How They Are Similar
- Both were set apart from the general congregation for holy service
- Both received no land inheritance in Canaan; God was their inheritance (Numbers 18:20, 24; Deuteronomy 18:1-2)
- Both were supported by Israel's tithes and offerings
- Both were educators of the covenant community (Deuteronomy 33:10; Nehemiah 8:7-9)
- Both were subject to special purity requirements
- Both served under the covenant as representatives of Israel before God
- Both are listed in Nehemiah 7 as essential to the community's reconstitution
The Three Sub-Categories in Nehemiah 7:43-45
Nehemiah specifically names three Levitical orders, which reflects David's reorganization in 1 Chronicles:
Levites (v. 43)
The general servants, 74 in number. Strikingly few. Ezra 8:15 records Ezra's alarm that no Levites had volunteered initially, requiring a special recruitment effort. The Levites' lower numbers may reflect reluctance, as they had less status than priests and the journey was costly.

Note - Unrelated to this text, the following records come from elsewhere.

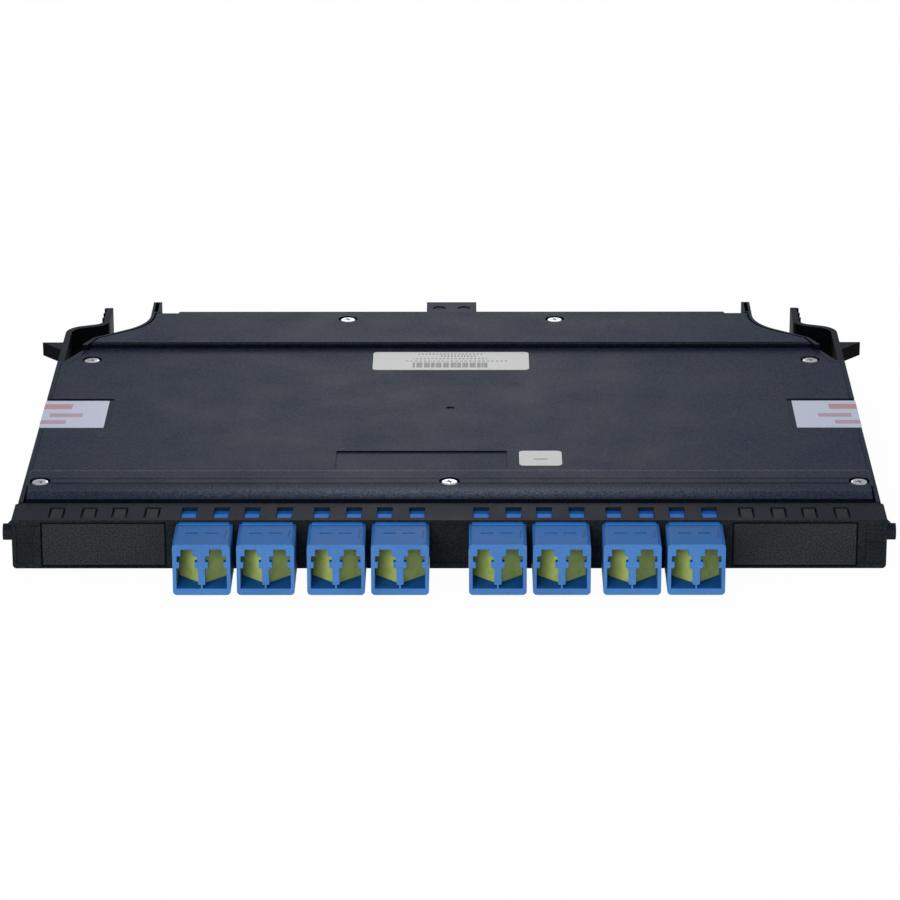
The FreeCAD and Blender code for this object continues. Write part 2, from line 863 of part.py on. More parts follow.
def hollow_lands(body):
    """Both lands are hollow underneath, so that the cover is one even thickness."""
    depth = s.land_top - s.field_top
    under_tongue = level_sketch(body, cover_seat)
    front = level_sketch(body, cover_seat)
    half = half_cover - s.land_rim
    wall_back = s.land_front + s.edge_wall
    rectangle(under_tongue, -half, half, s.bezel_depth, wall_back)
    rectangle(front, -half, half, wall_back, s.front_land_end - s.edge_wall)
    hollow_up(body, under_tongue, aperture_top - cover_seat)
    hollow_up(body, front, depth)
    rear = level_sketch(body, cover_seat)
    front_edge = s.rear_land_start + s.edge_wall
    mid_x = s.corner_mid_x - s.edge_wall * 2
    mid_y = s.corner_mid_y
    second_y = front_edge + s.fit_gap
    closed_outline(rear, inner_outline(front_edge, mid_x, second_y, mid_x - s.fit_gap, mid_y, 2))
    hollow_up(body, rear, depth)


def shape_front_land(body):
    """Groove behind the bezel, a slot beside each corner and the slope down to the front."""
    groove = level_sketch(body, s.land_top)
    rectangle(groove, -half_bezel, half_bezel, s.bezel_depth, s.land_front)
    sink(body, groove, s.land_top - s.tongue_top)
    slots = level_sketch(body, s.land_top)
    inner = half_cover - s.corner_slot_width
    for side in POSITION_SIDES:
        ends = [side * inner, side * half_bezel]
        low, high = ends if side > 0 else ends[::-1]
        rectangle(slots, low, high, s.bezel_depth, s.corner_slot_end)
    sink(body, slots, s.land_top - cover_seat)
    slope = side_sketch(body, half_bezel)
    closed_outline(slope, [
        (s.land_front, s.land_front_top),
        (s.land_slope_bend, s.land_bend_top),
        (s.land_slope_end, s.land_top),
        (s.land_front, s.land_top),
    ])
    pocket(body, slope, s.bezel_width)


def cut_rear_notch(body):
    """Room in the rear rim for the top of the multi-fibre adapter."""
    start = s.rear_edge - s.edge_wall * 3
    sketch = front_sketch(body, start)
    half = s.rear_adapter_width / 2 + s.fit_gap
    rectangle(sketch, -half, half, cover_seat, s.rear_adapter_top + s.fit_gap)
    bore_back(body, sketch, s.edge_wall * 3)


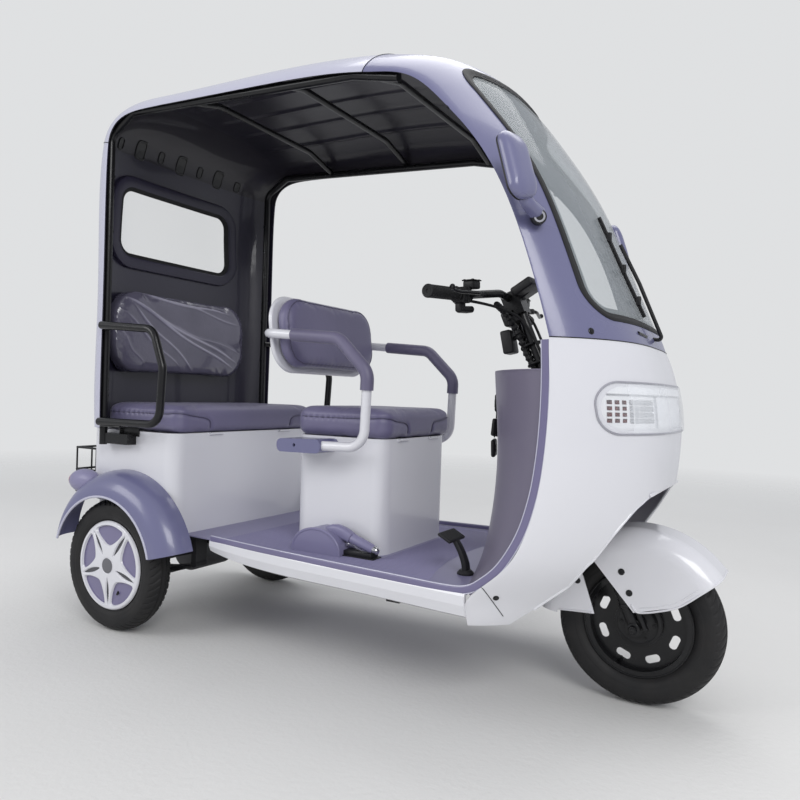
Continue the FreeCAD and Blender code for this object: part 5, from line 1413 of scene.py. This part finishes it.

Singers — Family of Asaph (v. 44)
148 singers. Asaph was David's chief musician (1 Chronicles 6:39; 15:17), and the Asaphites are credited with composing Psalms 50, 73-83. By Nehemiah's time, the singers were a distinct, recognized Levitical guild. Their role was not peripheral. Worship music was itself a form of prophecy in Israel (1 Chronicles 25:1-3 says the Asaphites "prophesied under the king's supervision").
Gatekeepers (v. 45)
Six families. Gatekeepers controlled access to the temple courts, a role that was both practical and theological. They enforced the boundaries of holiness. David himself organized them into divisions (1 Chronicles 26:1-19), and Psalm 84:10 may reflect a Levitical gatekeeper's perspective: "I would rather be a doorkeeper in the house of my God than dwell in the tents of the wicked."
Key Parallel Passages
- Ezra 2:36-42 — The parallel census list (nearly identical to Nehemiah 7); the numbers vary slightly, suggesting independent sources or different moments in the return
- 1 Chronicles 23-26 — David's exhaustive reorganization of Levitical duties, the blueprint Nehemiah is restoring
- Numbers 3-4 — The original Sinai census and assignment of Levitical clans
- Numbers 18 — The definitive statement of priestly and Levitical roles and boundaries
- Malachi 2:1-9 — God's covenant with Levi; a rebuke of priests who had corrupted it, and the standard they were supposed to uphold
- Nehemiah 8:7-9 — Levites interpreting the law publicly during Ezra's reading; the teaching function in action
- Nehemiah 13:10-13 — Nehemiah's reform when Levites had abandoned temple service because tithes were withheld
- Ezekiel 44:10-31 — A sharp post-exile distinction between faithful Levitical priests (Zadokites) and Levites who had gone astray, previewing eschatological temple order
- Hebrews 7 — The New Testament argument that Jesus is the ultimate High Priest in the order of Melchizedek, superior to and fulfilling the Aaronic priesthood
Theological Takeaway for Teaching
The careful enumeration of priests, Levites, singers, and gatekeepers in Nehemiah 7 is a statement of hope and continuity. The community returning from exile is not starting over as something new. It is the same covenant people, with the same God, the same Torah, and the same ordered worship. The counting of these families says: the worship of Yahweh will resume in its proper form, with its proper servants, in its proper place.
For your men's study context, this passage also illustrates that different callings within the same community are equally necessary. The gatekeeper who checks access is no less vital than the priest who offers the sacrifice. God ordered it that way deliberately, and Nehemiah restores it that way deliberately.